Le principe selon lequel nul ne peut se contredire au détriment d'autrui suppose une véritable contradiction entre deux positions adoptées successivement et un avantage effectif retiré du changement de position.

En l'espèce, dès ses premières conclusions, la société Maisons du Monde a soulevé l'incompétence du tribunal de commerce de Rennes au profit du tribunal de commerce de Nantes aux motifs de « l'inapplicabilité des articles L.442-1, II et L.442-4, III du code de commerce, et de l'application de « l'article 26 du contrat-type défini par le décret n°2017-461 du 31 mars 2017 », sans contradiction.

Par ailleurs, il n'est pas démontré une renonciation non équivoque de la société Maisons du Monde à invoquer l'exception d'incompétence par sa participation à la phase de conciliation initiée par le tribunal de commerce de Rennes.

L'exception d'incompétence soulevée avant toute défense au fond devant le tribunal de commerce de Rennes, après la phase de conciliation qui n'a pas abouti sur un accord, est recevable.

Le jugement sera confirmé de ce chef.

Sur la compétence

L'action de la société Guisnel est fondée sur la responsabilité civile délictuelle de l'article L. 442-1 II du code de commerce.

Elle a assigné la société Maisons du Monde devant le tribunal de commerce de Rennes, compétent en application des dispositions de l'article L. 442-4 du code de commerce.

L'article L. 442-1 II du code commerce dispose :

« Engage la responsabilité de son auteur et l'oblige à réparer le préjudice causé le fait, par toute personne exerçant des activités de production, de distribution ou de services de rompre brutalement, même partiellement, une relation commerciale établie, en l'absence d'un préavis écrit qui tienne compte notamment de la durée de la relation commerciale, en référence aux usages du commerce ou aux accords interprofessionnels.

En cas de litige entre les parties sur la durée du préavis, la responsabilité de l'auteur de la rupture ne peut être engagée du chef d'une durée insuffisante dès lors qu'il a respecté un préavis de dix-huit mois.

Les dispositions du présent II ne font pas obstacle à la faculté de résiliation sans préavis, en cas d'inexécution par l'autre partie de ses obligations ou en cas de force majeure. »
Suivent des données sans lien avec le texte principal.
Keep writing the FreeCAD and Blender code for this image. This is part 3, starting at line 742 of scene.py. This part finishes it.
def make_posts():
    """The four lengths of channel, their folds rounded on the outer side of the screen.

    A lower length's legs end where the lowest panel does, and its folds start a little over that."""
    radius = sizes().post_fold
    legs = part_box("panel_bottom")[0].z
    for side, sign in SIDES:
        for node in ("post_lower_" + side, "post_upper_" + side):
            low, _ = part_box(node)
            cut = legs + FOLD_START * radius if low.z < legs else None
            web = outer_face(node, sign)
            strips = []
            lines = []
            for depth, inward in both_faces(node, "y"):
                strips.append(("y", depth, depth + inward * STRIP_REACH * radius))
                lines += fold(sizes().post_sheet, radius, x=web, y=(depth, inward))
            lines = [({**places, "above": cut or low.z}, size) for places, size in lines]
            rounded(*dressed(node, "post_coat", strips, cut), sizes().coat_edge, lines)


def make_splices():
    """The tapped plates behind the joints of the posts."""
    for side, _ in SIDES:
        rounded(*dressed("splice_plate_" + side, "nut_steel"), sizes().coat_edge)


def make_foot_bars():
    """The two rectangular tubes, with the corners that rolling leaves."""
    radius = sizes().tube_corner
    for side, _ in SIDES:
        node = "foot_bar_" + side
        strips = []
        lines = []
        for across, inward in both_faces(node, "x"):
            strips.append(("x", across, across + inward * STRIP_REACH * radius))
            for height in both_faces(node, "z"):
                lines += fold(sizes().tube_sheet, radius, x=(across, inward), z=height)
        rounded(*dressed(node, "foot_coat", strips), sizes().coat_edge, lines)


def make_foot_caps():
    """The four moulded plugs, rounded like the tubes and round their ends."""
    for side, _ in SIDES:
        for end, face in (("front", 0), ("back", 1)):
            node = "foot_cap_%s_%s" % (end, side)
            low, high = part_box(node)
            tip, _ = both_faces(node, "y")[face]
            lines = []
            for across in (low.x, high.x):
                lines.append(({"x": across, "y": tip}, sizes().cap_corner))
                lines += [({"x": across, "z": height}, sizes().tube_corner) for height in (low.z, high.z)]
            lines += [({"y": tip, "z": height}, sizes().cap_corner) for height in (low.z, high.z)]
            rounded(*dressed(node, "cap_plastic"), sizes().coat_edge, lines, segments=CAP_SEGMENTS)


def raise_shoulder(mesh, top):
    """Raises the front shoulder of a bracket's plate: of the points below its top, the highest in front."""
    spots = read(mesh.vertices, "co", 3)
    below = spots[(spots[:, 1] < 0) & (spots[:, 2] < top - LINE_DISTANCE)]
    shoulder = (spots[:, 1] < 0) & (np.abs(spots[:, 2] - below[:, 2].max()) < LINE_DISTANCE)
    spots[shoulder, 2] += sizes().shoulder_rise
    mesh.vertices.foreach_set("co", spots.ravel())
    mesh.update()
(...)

Si le visa de l'article L. 442-1 du code commerce dans la lettre de rupture du 30 mars 2022 et les échanges précontentieux ultérieurs des parties, avant l'engagement de l'action en justice par la société Guisnel, n'établissent pas un accord exprès des parties de soumettre au juge leur litige relatif à la rupture de leur relation sous l'empire de l'article L. 442-1 II du code de commerce, à l'exclusion de tout autre fondement juridique applicable, il est relevé que la société Guisnel a assigné la société Maisons du Monde devant le tribunal de commerce de Rennes en indemnisation pour rupture brutale de la relation commerciale à la suite de la rupture notifiée par la société Maisons du Monde à effet au 30 septembre 2023.

Sans qu'il y ait lieu de statuer sur le bien-fondé de la demande au regard du fondement invoqué au stade de la compétence, le jugement du tribunal de commerce de Rennes, qui est compétent pour statuer sur l'action en indemnisation fondée sur l'article L. 442-1 II du code de commerce, sera en conséquence confirmé.
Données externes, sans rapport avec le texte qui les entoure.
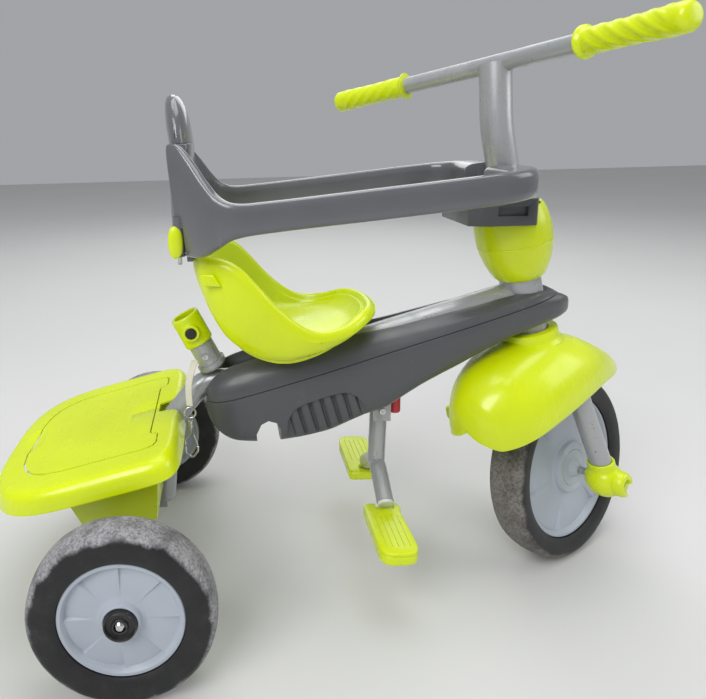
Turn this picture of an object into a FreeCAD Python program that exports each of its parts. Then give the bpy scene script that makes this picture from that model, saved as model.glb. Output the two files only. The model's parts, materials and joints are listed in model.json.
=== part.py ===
"""Children's tricycle: frame, steering, wheels, seat with a safety bar, footrest and rear bucket.

Millimetres, +X forwards, +Y to the rider's left, +Z up. The pieces are drawn with the middle of the
rear axle at X = 0 and the ground at Z = 0, and are moved along X together when they are written, so
that the origin is on the ground under the middle of the whole tricycle.
"""
import FreeCAD, Part
import math
import os

V = FreeCAD.Vector

# ---- driving dimensions --------------------------------------------------------------------------
overall_middle_x = 253.0        # from the rear axle to the middle of the tricycle's length
press_gap = 0.2                 # between moulded faces that meet on one body
part_gap = 0.5                  # between faces of pieces that move apart
running_gap = 0.05              # radial, shaft in bore

rear_wheel_radius = 100.0
rear_tyre_width = 44.0
rear_rim_radius = 67.0
rear_track = 392.0
front_wheel_radius = 125.5
front_tyre_width = 48.0
front_rim_radius = 96.5
tread_crown_radius = 60.0
axle_radius = 5.0
axle_tube_radius = 12.0
axle_tube_half = 150.0

steering_ground_x = 580.8       # where the steering axis meets the ground
rake_deg = 12.1
fork_offset = 21.9
parked_steer_deg = 31.2         # the front wheel is stored turned to the left

main_tube_radius = 20.0
rear_tube_radius = 15.0
tube_wall = 1.5
head_tube_radius = 25.0
head_tube_bottom = 352.0        # heights along the steering axis
head_tube_top = 498.0
steerer_radius = 15.0
stem_radius = 19.0
stem_top = 673.0
stem_forward = 16.5
bar_radius = 11.0
bar_half = 222.0
bar_sweep = 51.0
bar_tip = 4.0
grip_inner = 122.0
grip_radius = 15.0
grip_flange_radius = 17.5
fork_tube_radius = 13.0
fork_half = 62.0
fork_shoulder_half = 49.0
fork_crown_height = 292.0
fork_ball_radius = 23.0
pedal_crank = 45.0
pedal_length = 50.0
pedal_width = 62.0
pedal_thickness = 22.0

bar_arm_half = 121.0
bar_arm_width = 18.0
bar_arm_depth = 34.0
bar_hinge_x = 66.0
bar_hinge_half = 66.0
hinge_pin_radius = 2.5

bucket_top_half = 122.0
bucket_bottom_half = 96.0
bucket_wall = 2.5
lid_front_x = 55.0
lid_rear_x = -178.0
lid_half = 141.0
lid_skirt = 24.0
lid_front_z = 240.0
lid_slope_deg = 14.0
hatch_front_x = 24.0
hatch_rear_x = -146.0
hatch_half = 104.0
hatch_thickness = 4.0
opening_rear_x = -76.0          # rear edge of the hole under the hatch

footrest_pivot = (317.0, 226.0)
footrest_tube_radius = 11.0
footrest_drop = 111.0
branch_half = 50.0              # from the middle to the end of each branch of the tube
branch_rise = 34.0
branch_bend = 26.0
bracket_half = 11.0
latch_x = 338.0
latch_radius = 8.0
plate_inner = 40.0
plate_length = 98.0
plate_width = 46.0
plate_thickness = 13.0

# ---- small helpers ---------------------------------------------------------------------------------
rake = math.radians(rake_deg)
steer_place = FreeCAD.Placement(V(steering_ground_x, 0, 0), FreeCAD.Rotation(V(0, 1, 0), -rake_deg))
parked_place = steer_place.multiply(
    FreeCAD.Placement(V(0, 0, 0), FreeCAD.Rotation(V(0, 0, 1), parked_steer_deg)))
export_shift = V(-overall_middle_x, 0, 0)
os.makedirs("parts", exist_ok=True)


def save(node, *solids, place=None):
    """Write one node, with the pieces it is made of as separate solids."""
    shape = solids[0] if len(solids) == 1 else Part.makeCompound(list(solids))
    shape = shape.copy()
    if place is not None:
        shape = placed(shape, place)
    shape.translate(export_shift)
    shape.exportStep("parts/" + node + ".step")


def placed(shape, place):
    """A copy of a shape moved to a placement."""
    moved = shape.copy()
    moved.Placement = place.multiply(moved.Placement)
    return moved


def mirrored(shape):
    """The same piece on the rider's other side."""
    return shape.mirror(V(0, 0, 0), V(0, 1, 0))


def rod(start, end, radius):
    """A round bar between two points."""
    axis = V(*end) - V(*start)
    return Part.makeCylinder(radius, axis.Length, V(*start), axis)


def sleeve(start, end, outer, inner):
    """A round bar with a bore."""
    return rod(start, end, outer).cut(rod(start, end, inner))


def box(low, high):
    """A box between its lowest and highest corners."""
    return Part.makeBox(high[0] - low[0], high[1] - low[1], high[2] - low[2], V(*low))


def rounded_box(low, high, radius):
    """A box with all its edges rounded."""
    block = box(low, high)
    return block.makeFillet(radius, block.Edges)


def path_wire(points, bend):
    """Straight runs through the points, joined by arcs of the bend radius."""
    points = [V(*point) for point in points]
    edges = []
    start = points[0]
    for before, corner, after in zip(points, points[1:], points[2:]):
        back = (before - corner).normalize()
        ahead = (after - corner).normalize()
        half_turn = (math.pi - back.getAngle(ahead)) / 2
        reach = bend * math.tan(half_turn)
        entry = corner + back * reach
        leave = corner + ahead * reach
        middle = (back + ahead).normalize()
        top = corner + middle * (bend / math.cos(half_turn) - bend)
        edges.append(Part.LineSegment(start, entry).toShape())
        edges.append(Part.Arc(entry, top, leave).toShape())
        start = leave
    edges.append(Part.LineSegment(start, points[-1]).toShape())
    return Part.Wire(edges)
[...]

Sur les demandes accessoires

L'instance se poursuivant devant le tribunal compétent, les dépens seront réservés.

Les dispositions du jugement relatives aux dépens seront dès lors infirmées.

Il n'apparaît pas inéquitable, à ce stade de la procédure, de laisser à la charge de chacune des parties les frais irrépétibles exposés. Les demandes au titre de l'article 700 du code de procédure civile seront rejetées.

PAR CES MOTIFS,

La cour,

- Confirme le jugement du 19 novembre 2024 du tribunal de commerce de Rennes sauf en ce qu'il a mis les dépens à la charge de la société Guisnel ;

Statuant à nouveau du chef infirmé et y ajoutant,

- Dit qu'en vertu de l'article 87 du code de procédure civile, le greffier de la cour notifiera aussitôt l'arrêt aux parties par lettre recommandée avec demande d'avis de réception ;

- Rejette les demandes au titre de l'article 700 du code de procédure civile ;

- Réserve les dépens.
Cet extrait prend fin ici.